Mon avis : Doug Headline, de son vrai nom Tristan Jean Manchette adapte une nouvelle fois l’un des romans noirs de son père, Jean-Patrick Manchette.
Le détective Eugène Tarpon en est le héros principal y compris dans les nombreux récitatifs que contient cet album. Il hésite mais finit par la force des choses, et parfois de manière assez drôle, à se plonger dans cette enquête.
Le récit peut surprendre. Certains rebondissements semblent mener nulle part de prime abord mais de fil en aiguille l’histoire tient la route. Les soupçons se précisent, les indices se multiplient, les preuves sont savamment amenées.
Les ingrédients du polar sont bien présents autour de personnages hauts en couleurs qui viennent enrichir un récit qui nous replonge dans les années 70 telles qu’elles demeurent dans les souvenirs des lecteurs seniors ou telles qu’on peut les voir de temps en temps dans des films ou des séries.Les dessins de Max Cabanes font le reste.
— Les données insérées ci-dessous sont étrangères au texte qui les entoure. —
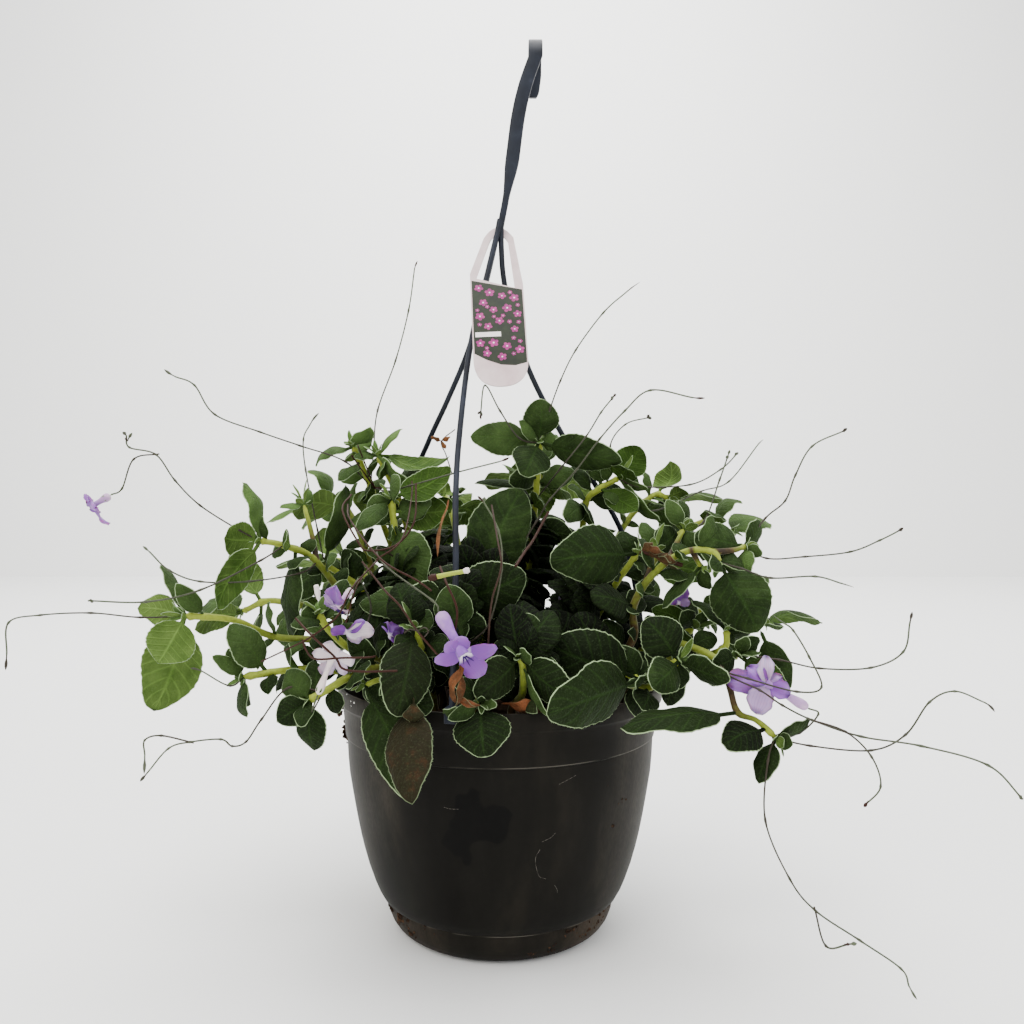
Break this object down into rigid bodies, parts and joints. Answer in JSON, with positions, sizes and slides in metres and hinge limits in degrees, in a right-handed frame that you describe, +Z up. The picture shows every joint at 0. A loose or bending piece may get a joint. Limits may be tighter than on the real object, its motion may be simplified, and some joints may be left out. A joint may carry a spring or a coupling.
{
  "type": "potted trailing plant",
  "caption": "Trailing cape primrose with fleshy round leaves, wiry stalks and lilac flowers in a round plastic pot with a clipped-on saucer, a forked hook hanger and a care tag.",
  "frame": {"origin": "centre of the saucer's underside, where the pot's axis meets the surface that it stands on", "axes": "+Z up along the axis of the pot; -Y is the front, towards the viewer; +X is to the right of the front"},
  "size_m": [0.5532, 0.3639, 0.5995],
  "materials": {
    "pot": "satin",
    "saucer": "satin",
    "soil": "matte",
    "hanger": "satin",
    "care_label": "gloss",
    "foliage": "matte",
    "flower": "matte"
  },
  "bodies": {
    "root": {"bloom_far_left": "flower", "bloom_front": "flower", "bloom_left_high": "flower", "bloom_left_low": "flower", "bloom_right": "flower", "care_label": "care_label", "hanger": "hanger", "pot": "pot", "saucer": "saucer", "shoot_centre": "foliage", "shoot_centre_low": "foliage", "shoot_crown": "foliage", "shoot_front_fold": "foliage", "shoot_front_hang": "foliage", "shoot_front_left_hang": "foliage", "shoot_front_right": "foliage", "shoot_front_rosette": "foliage", "shoot_left_blade": "foliage", "shoot_left_crest": "foliage", "shoot_left_low": "foliage", "shoot_left_middle": "foliage", "shoot_left_middle_low": "foliage", "shoot_left_reach": "foliage", "shoot_left_rosette": "foliage", "shoot_left_top": "foliage", "shoot_left_upper": "foliage", "shoot_right_arch": "foliage", "shoot_right_back": "foliage", "shoot_right_big": "foliage", "shoot_right_inner": "foliage", "shoot_right_low": "foliage", "shoot_right_middle": "foliage", "shoot_right_top": "foliage", "shoot_side_b": "foliage", "shoot_side_c": "foliage", "shoot_side_d": "foliage", "shoot_side_e": "foliage", "shoot_side_g": "foliage", "shoot_side_h": "foliage", "shoot_side_i": "foliage", "shoot_side_j": "foliage", "shoot_side_k": "foliage", "shoot_side_l": "foliage", "shoot_side_m": "foliage", "soil": "soil"}
  },
  "joints": []
}
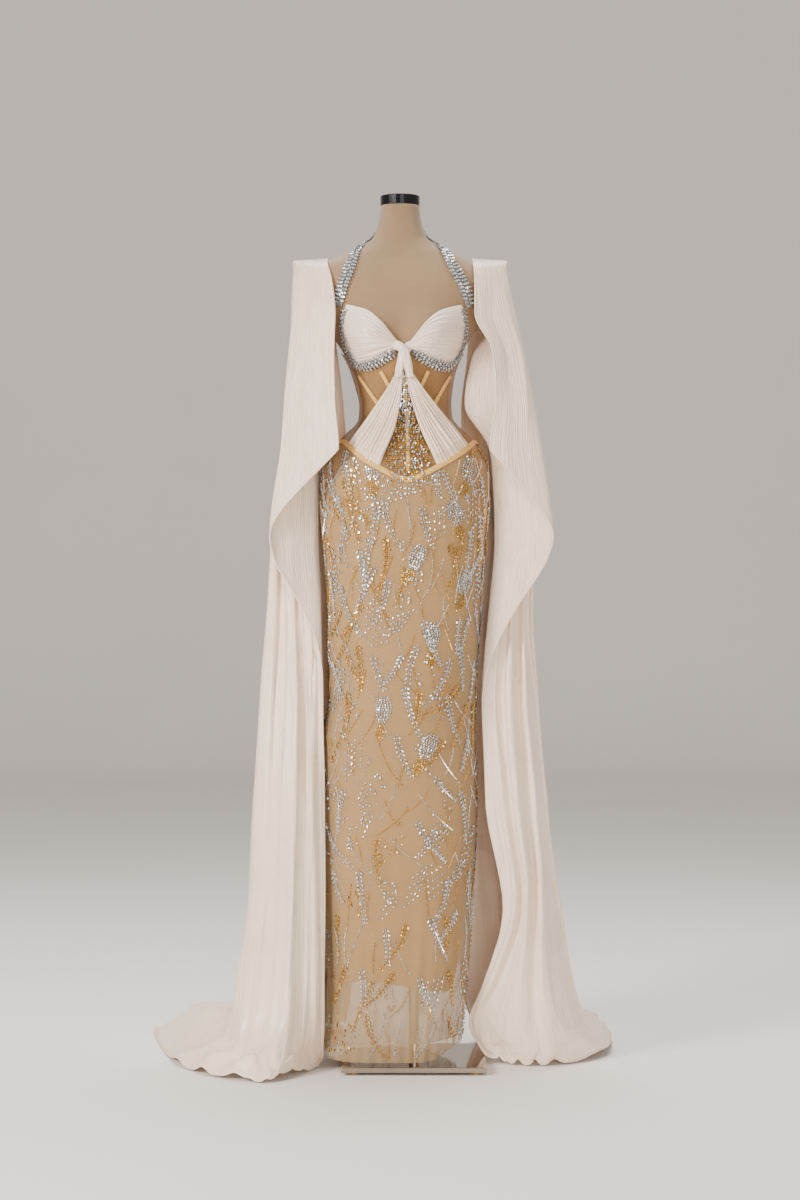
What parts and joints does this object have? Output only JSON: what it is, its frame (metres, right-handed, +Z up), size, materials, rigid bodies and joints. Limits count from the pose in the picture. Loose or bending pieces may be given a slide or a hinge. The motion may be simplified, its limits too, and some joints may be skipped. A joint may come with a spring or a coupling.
{
  "type": "halter gown on limbless dress form",
  "caption": "Evening gown with halter strap, pleated cups, sheer boned corset, beaded column skirt and floor-length cape sleeves, standing on a dress form with a square metal base.",
  "frame": {"origin": "on the floor, on the axis of the stand's pole, at the flat underside of the base plate's centre pad", "axes": "+Z up, the gown faces -Y, +X is the wearer's left"},
  "size_m": [0.9203, 0.6523, 1.6473],
  "materials": {
    "satin": "ivory crinkle satin with a soft sheen",
    "mesh": "sheer tan power mesh",
    "tulle": "sheer tulle with bead and crystal embroidery",
    "lining": "gold-nude satin lining",
    "tape": "yellow-tan bias tape",
    "crystal": "crystal trim on a metal backing",
    "linen": "beige linen over a hard shell",
    "dark_steel": "dark polished metal",
    "mirror_steel": "mirror-polished steel",
    "pad": "matt"
  },
  "bodies": {
    "root": {"base_plate": "mirror_steel", "pole": "mirror_steel", "pad_centre": "pad", "pad_1": "pad", "pad_2": "pad", "pad_3": "pad", "pad_4": "pad", "dress_form": "linen", "neck_cap": "dark_steel", "corset": "mesh", "boning_centre": "tape", "boning_left_inner": "tape", "boning_left_outer": "tape", "boning_right_inner": "tape", "boning_right_outer": "tape", "waist_binding": "tape", "skirt": "tulle", "skirt_lining": "lining", "cup_left": "satin", "cup_right": "satin", "knot": "satin", "streamer_left": "satin", "streamer_right": "satin", "cape_sleeve_left": "satin", "cape_sleeve_right": "satin", "halter_strap": "crystal", "cup_trim_left": "crystal", "cup_trim_right": "crystal"}
  },
  "joints": []
}
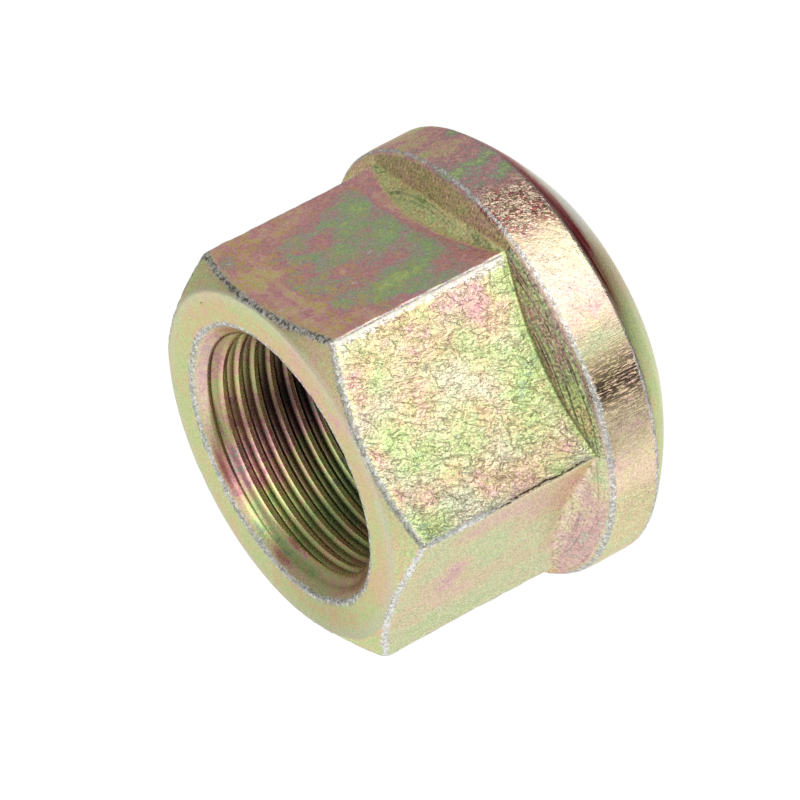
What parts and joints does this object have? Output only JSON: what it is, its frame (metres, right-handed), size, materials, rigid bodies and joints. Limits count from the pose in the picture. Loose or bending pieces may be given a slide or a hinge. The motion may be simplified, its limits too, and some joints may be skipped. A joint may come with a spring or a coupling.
{
  "type": "wheel nut",
  "caption": "Forged hexagon wheel nut with a round flange and a spherical seat, chromate-plated steel, threaded through to clamp a road wheel on its stud.",
  "frame": {"origin": "centre of the nut's seat end, on the flat ring that it stands on", "axes": "+Z along the thread towards the hexagon end, +X through a corner of the hexagon, +Y across two flats"},
  "size_m": [0.0367, 0.0366, 0.027],
  "materials": {
    "chromated_steel": "zinc plate with a yellow iridescent chromate, worn to grey metal on the edges"
  },
  "bodies": {
    "root": {"wheel_nut": "chromated_steel"}
  },
  "joints": []
}
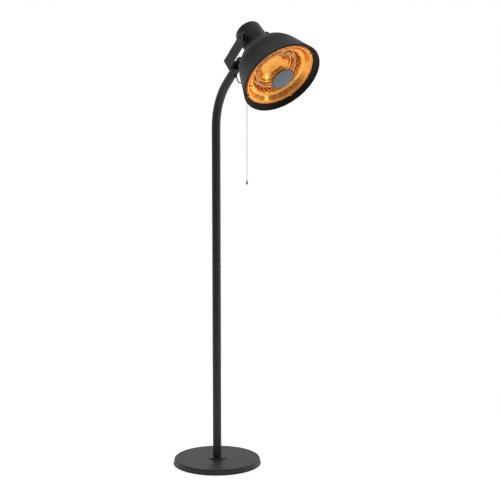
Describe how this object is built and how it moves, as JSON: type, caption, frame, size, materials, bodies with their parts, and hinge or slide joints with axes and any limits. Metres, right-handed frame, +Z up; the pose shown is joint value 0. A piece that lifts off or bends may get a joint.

On suit le personnage dans ses hésitations, ses doutes. On l’accompagne dans ses déboires. On est aux côtés des visiteurs qui défilent dans son bureau. Puis le déclic intervient, l'enquête démarre sur les chapeaux de roues.
Le dessin est très beau et, comme toujours, d’une redoutable efficacité. De la pure narration visuelle.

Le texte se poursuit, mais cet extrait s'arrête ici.